A esta familia siempre le ha gustado el sur de nuestro país. Veraneaban en Caburgua, tuvieron un departamento en La Puntilla y, aunque viven fuera de Chile desde hace más de 25 años, siempre les ha gustado tener un pie acá. Por eso, hace 6 años decidieron construirse una casa en Villarrica, un lugar para desconectarse del mundo y conectarse como familia. “Queríamos una casa cómoda, que todos pudiéramos disfrutar. Un lugar para invitar amigos, grande, pero muy acogedora”, cuenta Valentina Corral, su dueña, desde Inglaterra.
Y como construir una casa con un océano y miles de kilómetros de distancia no es fácil, tuvieron que armar un buen equipo. La arquitectura estuvo a cargo de Matías González y Alfredo Fernández, con quienes hicieron clic rápidamente. “Nos captaron muy bien”, cuenta. Y el encargo fue súper claro. “No queríamos una casa que se viera como un fuerte. Queríamos un lugar muy pensado, que se metiera entre la naturaleza increíble que nos rodea”, recuerda Valentina. Para eso, la búsqueda de los materiales fue parte importante del proceso. Usaron vigas de coihue, junto a otras maderas y piedra para el interior; y el exterior, también de madera, lo pintaron negro.
Como Valentina y su marido viven en Inglaterra, para ella había una sola opción a la hora de armar la casa: hacerlo allá. Con los planos en la mano, recorrió mercados y anticuarios dentro de Europa, y de a poco y con mucha calma –“no queríamos hacerlo a la carrera”, dice– fue juntando todo lo necesario para darle vida, y harta vida, a este rincón en el sur del mundo. Se preocupó de encontrar objetos con historia, que le hicieran sentido, y cuando terminó la tarea titánica, mandó un container a Chile con todos sus hallazgos.
Así, llegaron las mesas, los adornos y las rarezas que le dan a esta casa ese toque único. Como los álbumes de fotos del 1700 y 1800 con tapa de cuero que se ven en el living (y que todavía tienen las fotos originales), o los candelabros que están sobre la larga mesa de centro, hecha con antiguas banquetas francesas. Claro que también usó algunos elementos de la zona, como artesanías locales, que se ven en varios lugares de la casa. O las pieles de oveja, repartidas estratégicamente para lograr un espacio bien acogedor.
Después de todo este minucioso trabajo, y ya convertidos en amigos los dueños de casa y los arquitectos, se les ocurrió una idea. “A los arquitectos les gustó tanto cómo había quedado el espacio, que decidimos armar una tienda juntos, con este mismo concepto. Así fue como nació Puerto Blanco”, cuenta. La tienda, que partió como una puesta en escena itinerante, donde se vendían cosas que Valentina buscaba en ferias y mercados en Europa –y que desaparecían apenas pisaban suelo chileno–, hace dos años encontró un lugar físico, para instalarse. Y ahora, con Carla Pirola, su nueva socia, están cambiando la locación: muy pronto abrirán una tienda “increíble”, como ella misma la define, en Alonso de Córdova.

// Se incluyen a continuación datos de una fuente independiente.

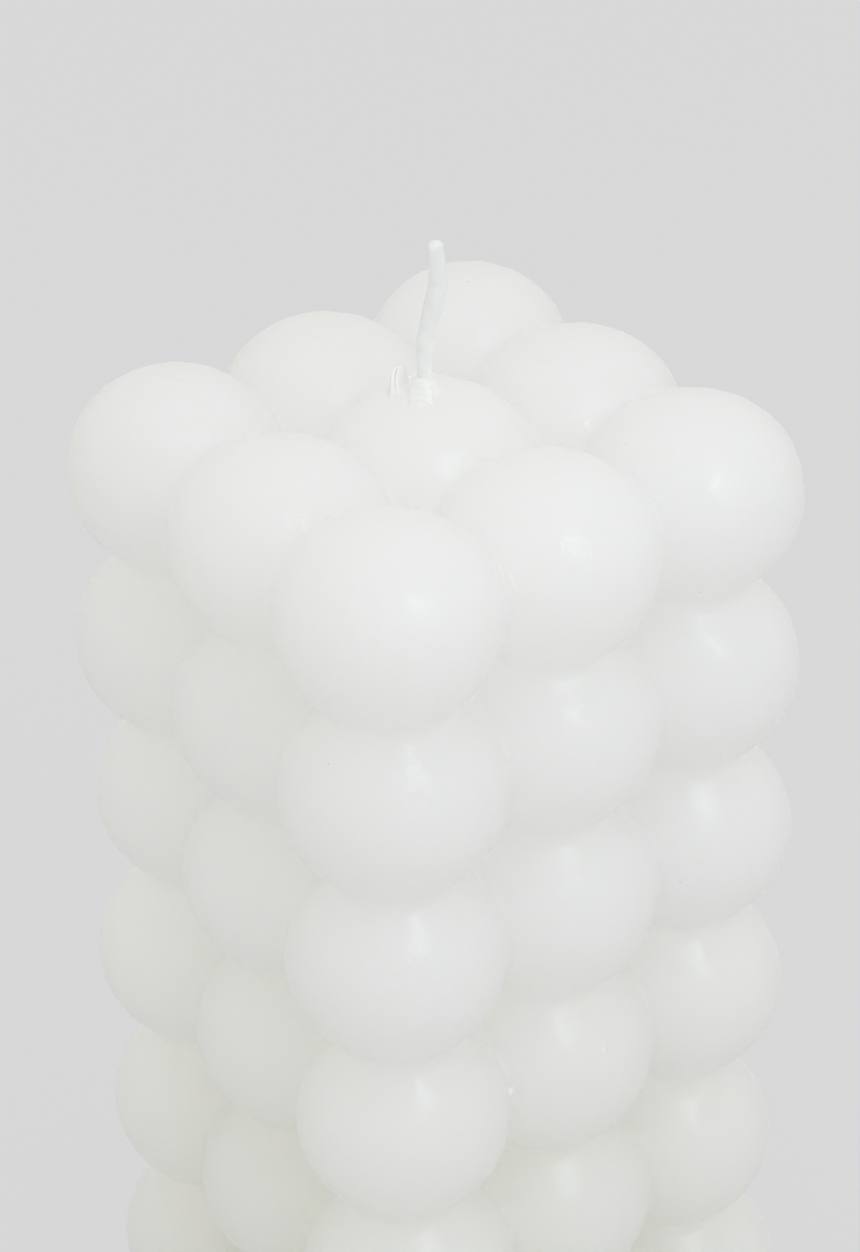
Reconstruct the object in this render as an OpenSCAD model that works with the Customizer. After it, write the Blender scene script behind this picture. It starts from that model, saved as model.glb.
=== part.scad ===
/* [Lattice] */
// Distance between neighbouring bubbles along a side of the square
pitch = 20; // [17:0.5:22]
// Distance between one layer of bubbles and the next
layer_pitch = 21.6; // [18:0.1:24]
// Bubbles along each side of the square
side_count = 3; // [2:1:5]
// Layers of bubbles from the base to the top
layer_count = 7; // [2:1:9]

/* [Bubbles] */
// Width of a bubble, a little more than its height
bubble_w = 24.1; // [23:0.1:28]
// Height of a bubble
bubble_h = 21.8; // [20:0.1:22.8]

/* [Creases] */
// Width of the wax neck between a bubble and the one above it
neck_d = 11; // [6:0.1:16]
// Radius of the hollow curve round each neck
neck_fillet_r = 1.6; // [1.4:0.1:3]
// How far the floors of the pits between bubbles lie inside the outer bubbles' centres
pit_inset = 0.6; // [0.2:0.1:4]

/* [Base] */
// Height of the lowest bubbles' centres above the flat base
base_cut = 8; // [4:0.1:10]

/* [Wick] */
// Width of the waxed wick
wick_d = 1.8; // [1:0.1:4]
// Gap all round between the wick and the wax that was cast on it
wick_clearance = 0; // [0:0.01:0.1]
// Length of wick that stands straight out of the top bubble
wick_rise = 5.2; // [2:0.1:20]
// Radius of both bends of the free end
wick_bend_r = 8; // [3:0.1:20]
// Angle of the stretch that leans over
wick_lean = 15; // [2:1:60]
// Length of the stretch that leans over
wick_run = 3.2; // [1:0.1:20]
// Angle by which the upper bend turns the wick back
wick_return = 19; // [2:1:60]
// Length of the last stretch, below the rounded tip
wick_tip = 3.7; // [1:0.1:20]
// Direction in which the free end leans, from the +X side
wick_lean_dir = 54; // [0:1:359]

/* [Collar] */
// Reach of the wax collar over the top bubble, out from the wick
collar_reach = 1.1; // [0.8:0.1:3]
// Thickness of the collar's upper edge round the wick
collar_lip = 0.3; // [0.2:0.1:0.7]
// Height of the collar above the top bubble
collar_h = 1.5; // [0.3:0.1:1.8]
// Depth by which the collar is rooted in the top bubble
collar_root = 0.5; // [0.3:0.1:2]

/* [Hidden] */

// The square through the outer bubbles' centres, and the heights of the layers
span = (side_count - 1) * pitch;
top_centre_z = base_cut + (layer_count - 1) * layer_pitch;
has_middle = side_count % 2 == 1;
wick_exit_z = has_middle ? top_centre_z + bubble_h / 2 : top_centre_z - pit_inset;

// A bubble's side is one arc from pole to pole. On a bubble wider than it is high, the arc's
// centre is set out from the axis by half the difference, round a flat disc at each pole. On a
// bubble higher than it is wide, the centre lies past the axis, and the arcs meet at the poles.
is_wide = bubble_w > bubble_h;
arc_x = is_wide
    ? (bubble_w - bubble_h) / 2
    : (bubble_w * bubble_w - bubble_h * bubble_h) / (4 * bubble_w);
arc_r = bubble_w / 2 - arc_x;

// The hole that the wick leaves in the wax, and how far its cut runs past each end
wick_r = wick_d / 2;
bore_r = wick_r + wick_clearance;
overshoot = 1;

// Fineness of the curves
around = 48;
arc_steps = 96;
wick_sides = 24;
bend_steps = 6;
tip_steps = 5;

// The wick's stretches from the base up, as [length, angle turned on the way]
bend_length = wick_bend_r * wick_lean * PI / 180;
return_length = wick_bend_r * wick_return * PI / 180;
wick_stretches = concat(
    [[wick_exit_z + wick_rise, 0]],
    [for (k = [1 : bend_steps]) [bend_length / bend_steps, wick_lean / bend_steps]],
    [[wick_run, 0]],
    [for (k = [1 : bend_steps]) [return_length / bend_steps, -wick_return / bend_steps]],
    [[wick_tip, 0]]
);

function layer_z(layer) = base_cut + layer * layer_pitch;
function place(index) = index * pitch - span / 2;
function is_outer(i, j) = i == 0 || j == 0 || i == side_count - 1 || j == side_count - 1;

// Half of a bubble's section, to the right of its axis
module bubble_section() {
    if (is_wide) translate([0, -arc_r]) square([arc_x, bubble_h]);
    intersection() {
        translate([arc_x, 0]) circle(r = arc_r, $fn = arc_steps);
        translate([max(arc_x, 0), -bubble_h]) square([bubble_w, 2 * bubble_h]);
    }
}

// Half of a neck's section: a straight core whose sides flare in hollow curves into the bubbles
module neck_section() {
    difference() {
        translate([0, -layer_pitch / 2]) square([neck_d / 2 + neck_fillet_r / 2, layer_pitch]);
        translate([neck_d / 2 + neck_fillet_r, 0]) circle(r = neck_fillet_r, $fn = arc_steps);
    }
}

// One bubble by itself, turned about its own axis
module bubble() {
    rotate_extrude($fn = around) bubble_section();
}

// A string of bubbles and necks from the flat base to the top, turned about one axis
module column() {
    rotate_extrude($fn = around)
        intersection() {
            union() {
                for (layer = [0 : layer_count - 1])
                    translate([0, layer_z(layer)]) bubble_section();
                for (layer = [0 : layer_count - 2])
                    translate([0, layer_z(layer + 0.5)]) neck_section();
            }
            square([bubble_w, top_centre_z + bubble_h]);
        }
}

// The solid middle, whose faces are the floors of the pits between the bubbles
module core() {
    core_w = span - 2 * pit_inset;
    translate([-core_w / 2, -core_w / 2, 0]) cube([core_w, core_w, top_centre_z - pit_inset]);
}

// The rooted ring of wax that has crept up the wick
module collar() {
    slope = (collar_reach - collar_lip) / collar_h;
    translate([0, 0, wick_exit_z - collar_root])
        cylinder(
            r1 = bore_r + collar_reach + slope * collar_root,
            r2 = bore_r + collar_lip,
            h = collar_root + collar_h,
            $fn = around
        );
}

module wick_bore() {
    translate([0, 0, -overshoot])
        cylinder(r = bore_r, h = wick_exit_z + collar_h + 2 * overshoot, $fn = around);
}

// The whole candle body, cast in one piece round the wick
module wax_body() {
    color([0.95, 0.95, 0.92])
        difference() {
            union() {
                core();
                collar();
                for (i = [0 : side_count - 1], j = [0 : side_count - 1])
                    translate([place(i), place(j), 0])
                        if (is_outer(i, j)) column();
                        else translate([0, 0, top_centre_z]) bubble();
            }
            wick_bore();
        }
}

// The wick's centre line in its own upright plane: [distance out, height, angle from upright]
// at the foot and after each stretch from k on
function centre_line(k, at) =
    k == len(wick_stretches) ? [at] :
    let (
        length = wick_stretches[k][0],
        turn = wick_stretches[k][1],
        heading = at[2] + turn / 2,
        next = [at[0] + length * sin(heading), at[1] + length * cos(heading), at[2] + turn]
    )
    concat([at], centre_line(k + 1, next));

// A ring of points square to the centre line
function wick_ring(at, radius) = [
    for (side = [0 : wick_sides - 1])
        let (angle = 360 * side / wick_sides, out = radius * cos(angle))
        [at[0] + out * cos(at[2]), radius * sin(angle), at[1] - out * sin(at[2])]
];

// The centre line's next point, a distance further on at the same angle
function further(at, distance) =
    [at[0] + distance * sin(at[2]), at[1] + distance * cos(at[2]), at[2]];

// The wick, one round rod swept from the base through the bore to its bent free end
module wick() {
    line = centre_line(0, [0, 0, 0]);
    end = line[len(line) - 1];
    shank = [for (at = line) wick_ring(at, wick_r)];
    tip = [
        for (k = [1 : tip_steps - 1])
            let (angle = 90 * k / tip_steps)
            wick_ring(further(end, wick_r * sin(angle)), wick_r * cos(angle))
    ];
    peak = further(end, wick_r);
    rings = concat(shank, tip);
    points = concat([for (ring = rings, point = ring) point], [[peak[0], 0, peak[1]]]);
    last = (len(rings) - 1) * wick_sides;
    foot_face = [[for (side = [0 : wick_sides - 1]) side]];
    side_faces = [
        for (k = [0 : len(rings) - 2], side = [0 : wick_sides - 1])
            let (low = k * wick_sides, high = low + wick_sides, next = (side + 1) % wick_sides)
            [low + side, high + side, high + next, low + next]
    ];
    tip_faces = [
        for (side = [0 : wick_sides - 1])
            [last + side, last + wick_sides, last + (side + 1) % wick_sides]
    ];
    color([0.93, 0.95, 0.94])
        rotate([0, 0, wick_lean_dir])
            polyhedron(points = points, faces = concat(foot_face, side_faces, tip_faces));
}

wax_body();
wick();
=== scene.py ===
import math
import random

import bmesh
import bpy
from mathutils import Matrix, Vector


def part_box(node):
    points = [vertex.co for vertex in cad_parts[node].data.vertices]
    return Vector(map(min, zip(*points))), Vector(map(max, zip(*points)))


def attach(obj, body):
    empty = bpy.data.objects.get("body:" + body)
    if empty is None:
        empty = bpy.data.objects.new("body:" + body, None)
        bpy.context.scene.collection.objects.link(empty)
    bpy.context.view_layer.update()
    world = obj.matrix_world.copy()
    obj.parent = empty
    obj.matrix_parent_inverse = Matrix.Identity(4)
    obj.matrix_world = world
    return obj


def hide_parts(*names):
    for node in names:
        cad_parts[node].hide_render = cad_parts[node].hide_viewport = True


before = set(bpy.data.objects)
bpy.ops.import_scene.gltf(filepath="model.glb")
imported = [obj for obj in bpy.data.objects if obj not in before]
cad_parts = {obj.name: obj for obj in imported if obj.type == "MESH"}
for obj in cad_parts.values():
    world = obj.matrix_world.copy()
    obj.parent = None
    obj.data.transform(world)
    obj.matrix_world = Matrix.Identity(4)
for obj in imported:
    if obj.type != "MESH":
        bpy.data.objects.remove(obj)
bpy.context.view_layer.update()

bl_info = {
    "name": "Square Bubble Candle",
    "version": (1, 0, 0),
    "blender": (4, 5, 0),
    "location": "View3D > Sidebar > Candle",
    "description": "Pours a square bubble candle round its wick and sets it in soft light",
    "category": "Add Mesh",
}

MM = 0.001
WAX_LOW, WAX_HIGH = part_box("wax_body")

# The wax shrinks a little as it sets, so every size is the mould's times this
SHRINK = 0.988
SIDE_COUNT = 3
LAYER_COUNT = 7
PITCH = 20 * MM * SHRINK
LAYER_PITCH = 21.6 * MM * SHRINK
BASE_CUT = 8 * MM * SHRINK
BUBBLE_WIDTH = 24.1 * MM * SHRINK
BUBBLE_HEIGHT = 21.8 * MM * SHRINK
TOP_CENTRE = Vector((0, 0, BASE_CUT + (LAYER_COUNT - 1) * LAYER_PITCH))
POLE = TOP_CENTRE + Vector((0, 0, BUBBLE_HEIGHT / 2))
WICK_LEAN = math.radians(54)
WICK_ASIDE = Vector((math.cos(WICK_LEAN), math.sin(WICK_LEAN), 0))
WICK_FOOT = POLE - WICK_ASIDE * (0.5 * MM)

# How closely the gentle waves and the smaller lumps of the skin follow each other
WAVES_PER_METRE = 110.0
LUMPS_PER_METRE = 380.0

# How strongly wax bends light
WAX_IOR = 1.44

# Triangles of the wax skin before the small marks get their finer faces
SKIN_TRIANGLES = 158000

# Sizes of the ribbed wax at the wick's foot and of the curl beside it, and heights of the skin's small marks
FOOT_SIZES = {
    "Height": 1.9 * MM,
    "Rib Spacing": 0.62 * MM,
    "Rib Depth": 0.34 * MM,
    "Curl Height": 2.9 * MM,
    "Curl Width": 1.1 * MM,
    "Crumb Height": 0.35 * MM,
    "Slash Height": 0.08 * MM,
}

# Section and braid of the wick: thickness as a share of width, twist in degrees, and size of the strands
WICK_SIZES = {"Flatness": 0.8, "Twist": 90.0, "Strand Depth": 0.05 * MM, "Strand Length": 2.6 * MM}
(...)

“Me encanta atreverme a poner cosas donde no es obvio, jugar con los elementos para crear una composición entretenida, darle una vuelta a lo más establecido y, finalmente, darle nueva vida a los elementos”, cuenta Valentina cuando le pregunto cómo definiría su estilo, el que se repite en su tienda y en la casa de Villarrica, el punto de partida de todo. Ahí se pueden encontrar lámparas hechas con antiguos pedazos de rejas o una colección de balanzas en la cocina. “Me encanta dramatizar los espacios reciclando la historia”, cuenta.
Y con una casa tan espectacular, con vista directa al volcán y al lago Villarrica, el exterior no se podía descuidar. Por eso, trabajaron con la paisajista Teresa Moller. “Lo que queríamos era mantener lo autóctono de la zona”, dice la dueña de casa. Están rodeados de un bosque que tiene casi 500 años, y querían aprovecharlo al máximo. “El jardín quedó impresionante. Fue un gran trabajo, lleno de detalles, que logran un jardín bien chasconeado. Parece como si hubiera estado ahí toda la vida”.